Can you, using one of the main goals, sketch one of the procedures in the project?
We always kept the focus on all three main goals because they are all related. You can achieve one goal perfectly and then cause collateral damage in the others. It was clear to us: this affects the IT, marketing, and planning, and all logistical processes after the end of the production line through to the end customer. So there are many partners along the way who must be measured using different key figures. We began to define the goals. An essential analysis point was the evaluation of the agility of the processes. We also examined time models and personnel flexibility. And the focus was on the classification of the components. One more thing was to define the responsibilities and name a supply chain manager, who reports directly to me and has the appropriate influence and reach.
How did the partners decide what is best for the company overall so that this can be achieved?
There was a multi-stage process; it was moderated by the named project manager, who came from material management, together with the Wassermann consultant. The cooperation worked well.
To what extent were you able to achieve the main goals? What are you especially proud of?
The start-up phase is still ongoing, we would like to complete it by the end of the year. We entered the productive phase in the summer. We needed more time than we originally thought. Very important is that we have increased awareness of this topic at VIKING. And that we have made progress on the variables on which we focused, namely improving timeliness and reducing inventories. However, it doesn’t make any sense to name figures now because business development is so dynamic. Something that the procedure also provided was greater transparency and also greater flexibility, a constant improvement, for example also in the course of internal planning. Now, with the appropriate tools, we have the opportunity to execute processes that previously took several days within one day. There is no reason to be proud at the moment; we have to consolidate the positive effects and confirm them for the long run.
You have mentioned the role of IT several times already. To what extent is it a decisive success factor and what’s the human component?
Naturally people are a decisive factor. It is only possible to create a good supply chain if everybody is with the program. As I said earlier, there are certainly topics where there are conflicting goals. The concern is to coordinate these as well as possible.
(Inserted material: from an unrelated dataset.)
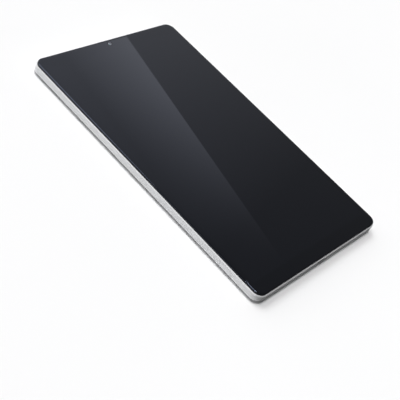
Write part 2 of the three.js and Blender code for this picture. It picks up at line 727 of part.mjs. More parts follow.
const KEY_FACE_X = OUTER_X + KEY_PROUD;
const FLANGE = { thickness: 0.5, overhangY: 0.8, overhangZ: 0.6 }; // keeps a key inside the shell
const PLUNGER_RADIUS = 0.8;
const SWITCH = { x: 59.2, radius: 1.4, height: 0.35 };
const KEY_FLEX_X = 59;
const BRACKET = { sheet: 0.6, z0: 2.7, z1: BACKLIGHT_Z - 0.1, nubRadius: 0.7, nubX: VOLUME.flangeX - 0.05 };

// A key: its cap in the shell's slot, a flange that keeps it in and plungers that press the switches.
function sideKey({ y, length, flangeX, plungerX }, plungerYs) {
  const edge = 0.2;
  const cap = pill(length, KEY_HEIGHT, y, KEY_Z);
  const softCap = pill(length - 2 * edge, KEY_HEIGHT - 2 * edge, y, KEY_Z);
  const flange = pill(length + 2 * FLANGE.overhangY, KEY_HEIGHT + 2 * FLANGE.overhangZ, y, KEY_Z);
  return join(
    prismX(cap, flangeX + 0.1, KEY_FACE_X - edge),
    prismX(softCap, KEY_FACE_X - edge - 0.1, KEY_FACE_X),
    prismX(flange, flangeX, flangeX + FLANGE.thickness),
    ...plungerYs.map((plungerY) => prismX(circle(PLUNGER_RADIUS, plungerY, KEY_Z), plungerX, flangeX + 0.1)),
  );
}

// A dome switch, bulging towards its key.
function domeSwitch(y) {
  const { x, radius, height } = SWITCH;
  const profile = [
    [0, 0],
    [radius, 0],
    [radius, height * 0.3],
    [radius * 0.6, height * 0.8],
    [0, height],
  ].map(([r, h]) => new THREE.Vector2(r, h));
  const geometry = new THREE.LatheGeometry(profile, 14);
  geometry.applyMatrix4(new THREE.Matrix4().makeBasis(Y_AXIS, X_AXIS, Z_AXIS.clone().negate()));
  return solid(geometry.translate(x, y, KEY_Z));
}

const VOLUME_SWITCHES = [VOLUME.y + VOLUME.switchOffset, VOLUME.y - VOLUME.switchOffset];

// Flexible circuit that stands behind the keys, with a tail that lies over the main board.
function sideKeyFlex() {
  const [low, high] = [POWER.y - 4.5, VOLUME.y + 13];
  const tailWidth = 4;
  const strip = box([KEY_FLEX_X, low, BOARD_Z], [KEY_FLEX_X + FLEX_THICKNESS, high, KEY_Z + 1.3]);
  const tail = box(
    [53, high - tailWidth - 0.5, FLEX_Z],
    [KEY_FLEX_X + 0.1, high - 0.5, FLEX_Z + FLEX_THICKNESS],
  );
  const nubHole = circle(BRACKET.nubRadius + 0.3, VOLUME.y, KEY_Z);
  return cut(join(strip, tail), prismX(nubHole, KEY_FLEX_X - PAST, KEY_FLEX_X + PAST, 6));
}

// Steel plate that backs the switches, with the nub that the volume rocker tilts on.
function keyBracket() {
  const back = KEY_FLEX_X - LAYER_GAP;
  const plate = box([back - BRACKET.sheet, POWER.y - 3.5, BRACKET.z0], [back, VOLUME.y + 8.4, BRACKET.z1]);
  return join(plate, prismX(circle(BRACKET.nubRadius, VOLUME.y, KEY_Z), back - 0.1, BRACKET.nubX, 5));
}

part("volume_rocker", sideKey(VOLUME, VOLUME_SWITCHES), WHITE_GLOSS);
part("power_key", sideKey(POWER, [POWER.y]), WHITE_GLOSS);
part("dome_switch_volume_up", domeSwitch(VOLUME_SWITCHES[0]), STEEL);
part("dome_switch_volume_down", domeSwitch(VOLUME_SWITCHES[1]), STEEL);
part("dome_switch_power", domeSwitch(POWER.y), STEEL);
part("side_key_flex", sideKeyFlex(), FLEX_AMBER);
part("key_bracket", keyBracket(), STEEL);

// ---- Card tray and its socket ----

const SOCKET = { x0: CARD.x0 - 1.5, x1: 58.6, y0: TRAY.holeY + 0.7, y1: 21.1, sheet: 0.14 };
const SOCKET_Z = [BOARD_TOP_Z + LAYER_GAP, PLATE_Z - LAYER_GAP];

// A flush face with an eject hole, and a flat drawer with a window for one card.
function cardTray() {
  const { x0, x1, z0, z1, border, windowX } = CARD;
  const [y0, y1] = [SOCKET.y0 + 0.8, SOCKET.y1 - 0.8];
  const face = prismX(pill(TRAY.length, TRAY.height, TRAY.y, TRAY.z), TRAY.faceX, OUTER_X);
  const drawer = box([x0, y0, z0], [x1, y1, z1]);
  const window = box([x0 + border, y0 + border, z0 - PAST], [windowX, y1 - border, z1 + PAST]);
  const ejectHole = prismX(circle(0.45, TRAY.holeY, TRAY.z), TRAY.faceX - PAST, OUTER_X + PAST, 5);
  return cut(join(face, drawer), window, ejectHole);
}

// Sheet-metal sleeve on the main board, open at its outer end.
function cardSocket() {
  const { x0, x1, y0, y1, sheet } = SOCKET;
  const [z0, z1] = SOCKET_Z;
  return cut(
    box([x0, y0, z0], [x1, y1, z1]),
    box([x0 + sheet, y0 + sheet, z0 + sheet], [x1 + PAST, y1 - sheet, z1 - sheet]),
  );
}

part("card_tray", cardTray(), WHITE_GLOSS);
part("card_socket", cardSocket(), STEEL);

export default tablet;
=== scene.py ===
"""A slim white tablet computer, lying on its back with the screen up, on a pale studio floor.

Metres. X runs to the side with the keys, Y to the end with the front camera, Z out of the screen.
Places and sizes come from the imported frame; the values named below are the details that it leaves out.
"""

import math
import random

import bmesh
import bpy
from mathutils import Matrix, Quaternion, Vector


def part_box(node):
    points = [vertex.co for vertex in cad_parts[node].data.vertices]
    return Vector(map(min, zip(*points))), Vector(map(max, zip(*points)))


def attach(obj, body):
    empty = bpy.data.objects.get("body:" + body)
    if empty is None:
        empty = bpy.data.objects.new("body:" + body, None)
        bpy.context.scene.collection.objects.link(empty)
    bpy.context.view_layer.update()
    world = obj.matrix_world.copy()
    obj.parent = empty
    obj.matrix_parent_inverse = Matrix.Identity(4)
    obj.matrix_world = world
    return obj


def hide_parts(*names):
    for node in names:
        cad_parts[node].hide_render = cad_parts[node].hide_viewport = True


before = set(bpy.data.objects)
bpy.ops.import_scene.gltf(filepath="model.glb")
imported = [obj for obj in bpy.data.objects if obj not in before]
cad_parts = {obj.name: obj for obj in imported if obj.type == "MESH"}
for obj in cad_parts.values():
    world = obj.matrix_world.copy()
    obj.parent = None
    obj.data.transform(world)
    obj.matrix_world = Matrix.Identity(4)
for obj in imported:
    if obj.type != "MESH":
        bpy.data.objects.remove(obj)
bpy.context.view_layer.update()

MM = 0.001

# ---- Camera ----

VIEW_AZIMUTH = math.radians(-66.42)
VIEW_ELEVATION = math.radians(40.75)
VIEW_ROLL = math.radians(29.98)
VIEW_DISTANCE = 536.6 * MM
VIEW_LENS = 82.75
AIM_X, AIM_Y = -42.6 * MM, -32.9 * MM

# ---- Reflection in the front glass: a straight edge between two places on it ----

EDGE_NEAR = (-30.4 * MM, -100 * MM)
EDGE_FAR = (17.5 * MM, 100 * MM)
CARD_WIDTH = 0.2
CARD_STRENGTH = 0.66

# ---- Surroundings: brightness by how far a direction points to the end with the front camera ----

SURROUNDINGS = {0.0: 0.14, 0.17: 0.18, 0.25: 0.22, 0.3: 0.32, 0.36: 0.44, 0.42: 0.58, 0.5: 0.76, 1.0: 1.0}
DARK_CARD_TONE = 0.12

# ---- Body ----

CORNER_RADIUS = 6.4 * MM
BACK_ROUND = 2.8 * MM
WALL = 1.3 * MM
FLOOR_THICKNESS = 0.9 * MM
RIM_CHAMFER = 0.4 * MM
GLASS_EDGE_WIDTH = 0.85 * MM
GLASS_EDGE_HEIGHT = 0.5 * MM
COATING_TINT = (0.64, 0.72, 1.0)  # the front glass's anti-reflection coating mirrors bluish
CORNER_STEPS = 24
SUPPORT = 0.8 * MM  # width of the flat strip that keeps a rounded edge's shading off a flat face
PAST = 1 * MM  # overshoot of a cutter past the face that it cuts

# ---- Openings ----

KEY_PLAY = 0.15 * MM
TRAY_PLAY = 0.12 * MM
PORT_PLAY = 0.2 * MM
MOUTH_FLARE = 0.16 * MM
EJECT_RADIUS = 0.45 * MM
MICROPHONE_RADIUS = 0.45 * MM
GRILLE_HOLES = 7
GRILLE_PITCH = 2.6 * MM
GRILLE_RADIUS = 0.55 * MM
PORT_Z = 3.9 * MM

SHELL_LOW, SHELL_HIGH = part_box("rear_cover")
GLASS_LOW, GLASS_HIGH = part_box("cover_glass")
HALF_X, HALF_Y = SHELL_HIGH.x, SHELL_HIGH.y
GLASS_INSET = HALF_X - GLASS_HIGH.x
BACK_Z = SHELL_LOW.z
RIM_Z = SHELL_HIGH.z
FLOOR_Z = BACK_Z + FLOOR_THICKNESS


# ---- Outlines: each is a function of an inset that gives points in the outline's own plane ----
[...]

I believe we are well set up in IT. We are working with SAP and we incorporated Wassermann’s “WayRTS” advanced planning and scheduling system into our IT environment as part of the project.
The project has been delayed. What would you do differently today?
Looking back, I would have to say that everybody underestimated the work required. The project was too ambitious at first. I believe that other people have had the same experience. Therefore, I would make the project planning more detailed and pursue the milestones more intensively. More important, however, is the end result.
What role did the seasonal nature of the business play?
In our very seasonal business, it was not smart to change running systems at the start of the high season. Therefore, we stretched out the main start-up phase to the end of the high season.
What would you say: Did you start an IT project that then became a change project?
No, it was clear from the very start that this would be a change project. However, naturally IT was an important factor. In the end, we installed a new software package, one that has to correspond to and harmonize with other systems. Therefore, this was a multi-faceted project, which resulted in progress in supply chain management at many points and created positive results.